• [SHORT PROBLEM]
Write out exactly the lines below that run from the one containing "Write part 3" through the one containing "point: a point of the side frame.", both included, with no other lines.

• [Object modeling scripts]
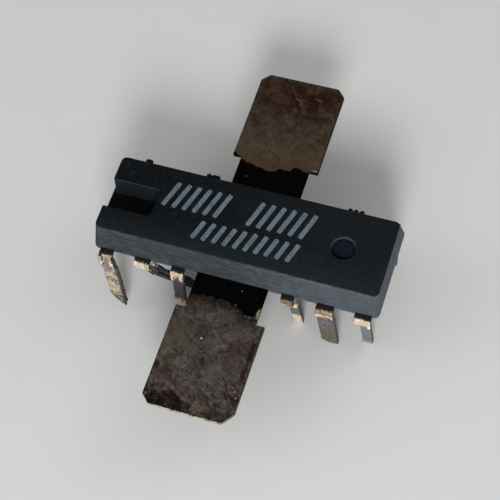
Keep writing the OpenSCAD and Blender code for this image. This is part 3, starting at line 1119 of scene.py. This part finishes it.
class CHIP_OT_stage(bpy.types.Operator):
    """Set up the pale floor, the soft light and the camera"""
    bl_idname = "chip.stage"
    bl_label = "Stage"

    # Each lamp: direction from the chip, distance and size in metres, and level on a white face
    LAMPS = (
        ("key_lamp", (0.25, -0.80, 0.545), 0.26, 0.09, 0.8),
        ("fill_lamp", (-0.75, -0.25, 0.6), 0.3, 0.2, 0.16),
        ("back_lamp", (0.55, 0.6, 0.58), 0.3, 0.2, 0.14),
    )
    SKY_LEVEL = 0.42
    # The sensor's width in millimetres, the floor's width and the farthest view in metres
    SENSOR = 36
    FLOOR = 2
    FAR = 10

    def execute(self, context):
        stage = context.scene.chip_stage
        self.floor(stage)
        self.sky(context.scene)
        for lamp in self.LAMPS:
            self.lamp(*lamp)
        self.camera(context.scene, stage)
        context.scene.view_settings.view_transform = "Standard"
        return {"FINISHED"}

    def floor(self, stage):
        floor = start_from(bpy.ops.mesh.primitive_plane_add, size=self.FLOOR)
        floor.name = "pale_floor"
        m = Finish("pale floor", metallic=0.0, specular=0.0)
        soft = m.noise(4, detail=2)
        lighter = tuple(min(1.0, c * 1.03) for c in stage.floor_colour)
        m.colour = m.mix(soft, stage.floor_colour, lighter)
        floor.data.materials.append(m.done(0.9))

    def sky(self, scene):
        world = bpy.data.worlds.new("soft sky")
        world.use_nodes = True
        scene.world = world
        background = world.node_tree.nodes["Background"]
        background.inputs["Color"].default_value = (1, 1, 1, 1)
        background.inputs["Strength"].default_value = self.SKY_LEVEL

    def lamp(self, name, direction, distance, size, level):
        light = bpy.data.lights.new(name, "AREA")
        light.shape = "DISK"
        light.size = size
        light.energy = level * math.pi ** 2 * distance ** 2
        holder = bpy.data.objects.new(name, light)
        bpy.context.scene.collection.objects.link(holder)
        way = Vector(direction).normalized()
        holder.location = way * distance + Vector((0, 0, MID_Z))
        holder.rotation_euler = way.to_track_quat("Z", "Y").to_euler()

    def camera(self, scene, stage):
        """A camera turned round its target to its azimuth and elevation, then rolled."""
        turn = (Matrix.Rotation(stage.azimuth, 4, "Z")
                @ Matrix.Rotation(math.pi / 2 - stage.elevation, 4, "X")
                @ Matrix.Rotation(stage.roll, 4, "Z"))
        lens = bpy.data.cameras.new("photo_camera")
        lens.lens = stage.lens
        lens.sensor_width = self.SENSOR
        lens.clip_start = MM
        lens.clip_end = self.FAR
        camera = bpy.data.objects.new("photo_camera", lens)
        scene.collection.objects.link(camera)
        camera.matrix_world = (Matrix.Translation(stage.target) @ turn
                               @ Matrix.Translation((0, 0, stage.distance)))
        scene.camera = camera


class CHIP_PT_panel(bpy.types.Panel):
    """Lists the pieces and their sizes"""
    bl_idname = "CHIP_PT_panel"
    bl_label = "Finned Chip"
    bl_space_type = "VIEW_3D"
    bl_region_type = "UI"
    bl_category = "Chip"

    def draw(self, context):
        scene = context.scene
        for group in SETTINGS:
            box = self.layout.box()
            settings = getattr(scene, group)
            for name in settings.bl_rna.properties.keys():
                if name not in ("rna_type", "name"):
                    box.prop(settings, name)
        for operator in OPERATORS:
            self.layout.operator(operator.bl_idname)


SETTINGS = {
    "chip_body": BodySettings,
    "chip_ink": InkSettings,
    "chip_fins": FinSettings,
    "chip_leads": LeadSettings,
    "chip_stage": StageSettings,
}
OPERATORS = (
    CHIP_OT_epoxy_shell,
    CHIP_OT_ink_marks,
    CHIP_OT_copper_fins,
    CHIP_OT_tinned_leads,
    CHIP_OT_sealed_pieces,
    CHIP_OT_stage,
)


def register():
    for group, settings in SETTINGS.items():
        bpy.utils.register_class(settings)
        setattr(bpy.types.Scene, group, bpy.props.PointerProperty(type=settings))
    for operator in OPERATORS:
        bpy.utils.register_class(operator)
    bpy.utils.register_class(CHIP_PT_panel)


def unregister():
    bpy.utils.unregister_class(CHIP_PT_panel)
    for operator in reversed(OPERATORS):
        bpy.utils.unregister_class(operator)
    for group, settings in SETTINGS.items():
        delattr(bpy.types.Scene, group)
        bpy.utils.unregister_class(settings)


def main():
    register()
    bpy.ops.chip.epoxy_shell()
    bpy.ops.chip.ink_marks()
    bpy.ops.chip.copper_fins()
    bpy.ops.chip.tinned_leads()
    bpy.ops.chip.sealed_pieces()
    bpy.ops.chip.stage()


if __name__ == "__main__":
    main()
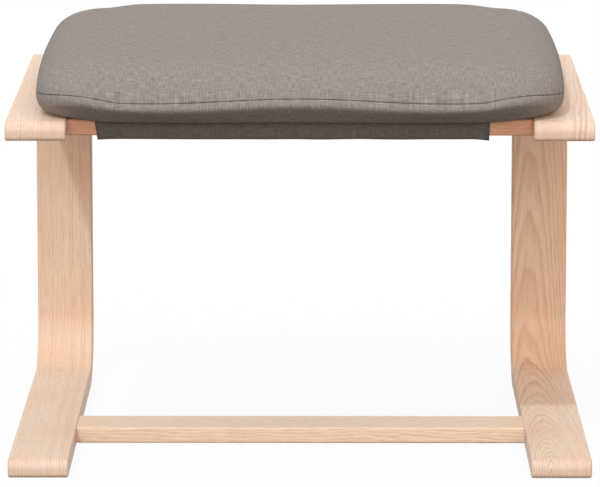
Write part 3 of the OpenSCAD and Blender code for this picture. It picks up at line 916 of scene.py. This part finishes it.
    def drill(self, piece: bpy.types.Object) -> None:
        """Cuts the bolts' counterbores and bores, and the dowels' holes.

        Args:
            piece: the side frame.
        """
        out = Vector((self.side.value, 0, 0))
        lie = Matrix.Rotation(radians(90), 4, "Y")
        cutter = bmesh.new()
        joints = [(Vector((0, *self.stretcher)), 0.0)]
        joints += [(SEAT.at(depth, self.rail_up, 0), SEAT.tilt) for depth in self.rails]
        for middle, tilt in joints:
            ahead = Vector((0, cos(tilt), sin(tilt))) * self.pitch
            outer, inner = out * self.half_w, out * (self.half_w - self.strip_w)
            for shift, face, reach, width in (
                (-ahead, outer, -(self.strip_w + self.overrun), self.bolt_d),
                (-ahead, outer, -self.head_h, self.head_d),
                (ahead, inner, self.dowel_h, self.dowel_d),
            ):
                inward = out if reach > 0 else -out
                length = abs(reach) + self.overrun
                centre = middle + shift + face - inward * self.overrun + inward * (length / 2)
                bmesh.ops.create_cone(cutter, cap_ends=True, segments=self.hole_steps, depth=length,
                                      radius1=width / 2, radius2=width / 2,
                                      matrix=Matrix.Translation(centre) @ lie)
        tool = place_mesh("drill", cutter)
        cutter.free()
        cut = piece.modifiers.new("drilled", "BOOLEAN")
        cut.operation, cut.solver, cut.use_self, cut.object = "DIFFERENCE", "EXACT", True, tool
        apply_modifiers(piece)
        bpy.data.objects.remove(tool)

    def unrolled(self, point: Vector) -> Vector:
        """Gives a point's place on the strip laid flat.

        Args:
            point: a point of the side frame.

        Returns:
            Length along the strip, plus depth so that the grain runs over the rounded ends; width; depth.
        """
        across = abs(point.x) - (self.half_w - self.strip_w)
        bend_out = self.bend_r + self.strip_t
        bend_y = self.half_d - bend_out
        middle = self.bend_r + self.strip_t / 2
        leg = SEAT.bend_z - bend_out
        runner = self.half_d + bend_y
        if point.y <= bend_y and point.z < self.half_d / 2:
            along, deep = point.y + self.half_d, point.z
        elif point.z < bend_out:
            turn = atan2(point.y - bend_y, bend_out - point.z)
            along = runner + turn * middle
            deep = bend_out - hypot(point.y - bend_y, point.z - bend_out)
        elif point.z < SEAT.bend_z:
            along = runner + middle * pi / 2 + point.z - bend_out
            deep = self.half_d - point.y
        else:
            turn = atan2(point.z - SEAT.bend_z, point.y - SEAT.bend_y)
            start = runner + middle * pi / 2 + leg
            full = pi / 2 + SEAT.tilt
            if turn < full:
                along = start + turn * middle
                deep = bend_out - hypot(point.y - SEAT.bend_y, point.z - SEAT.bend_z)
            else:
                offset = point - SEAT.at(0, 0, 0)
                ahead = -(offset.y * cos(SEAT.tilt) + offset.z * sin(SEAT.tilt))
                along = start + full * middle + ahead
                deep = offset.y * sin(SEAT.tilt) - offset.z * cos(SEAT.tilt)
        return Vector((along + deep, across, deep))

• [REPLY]
Write part 3 of the OpenSCAD and Blender code for this picture. It picks up at line 916 of scene.py. This part finishes it.
    def drill(self, piece: bpy.types.Object) -> None:
        """Cuts the bolts' counterbores and bores, and the dowels' holes.

        Args:
            piece: the side frame.
        """
        out = Vector((self.side.value, 0, 0))
        lie = Matrix.Rotation(radians(90), 4, "Y")
        cutter = bmesh.new()
        joints = [(Vector((0, *self.stretcher)), 0.0)]
        joints += [(SEAT.at(depth, self.rail_up, 0), SEAT.tilt) for depth in self.rails]
        for middle, tilt in joints:
            ahead = Vector((0, cos(tilt), sin(tilt))) * self.pitch
            outer, inner = out * self.half_w, out * (self.half_w - self.strip_w)
            for shift, face, reach, width in (
                (-ahead, outer, -(self.strip_w + self.overrun), self.bolt_d),
                (-ahead, outer, -self.head_h, self.head_d),
                (ahead, inner, self.dowel_h, self.dowel_d),
            ):
                inward = out if reach > 0 else -out
                length = abs(reach) + self.overrun
                centre = middle + shift + face - inward * self.overrun + inward * (length / 2)
                bmesh.ops.create_cone(cutter, cap_ends=True, segments=self.hole_steps, depth=length,
                                      radius1=width / 2, radius2=width / 2,
                                      matrix=Matrix.Translation(centre) @ lie)
        tool = place_mesh("drill", cutter)
        cutter.free()
        cut = piece.modifiers.new("drilled", "BOOLEAN")
        cut.operation, cut.solver, cut.use_self, cut.object = "DIFFERENCE", "EXACT", True, tool
        apply_modifiers(piece)
        bpy.data.objects.remove(tool)

    def unrolled(self, point: Vector) -> Vector:
        """Gives a point's place on the strip laid flat.

        Args:
            point: a point of the side frame.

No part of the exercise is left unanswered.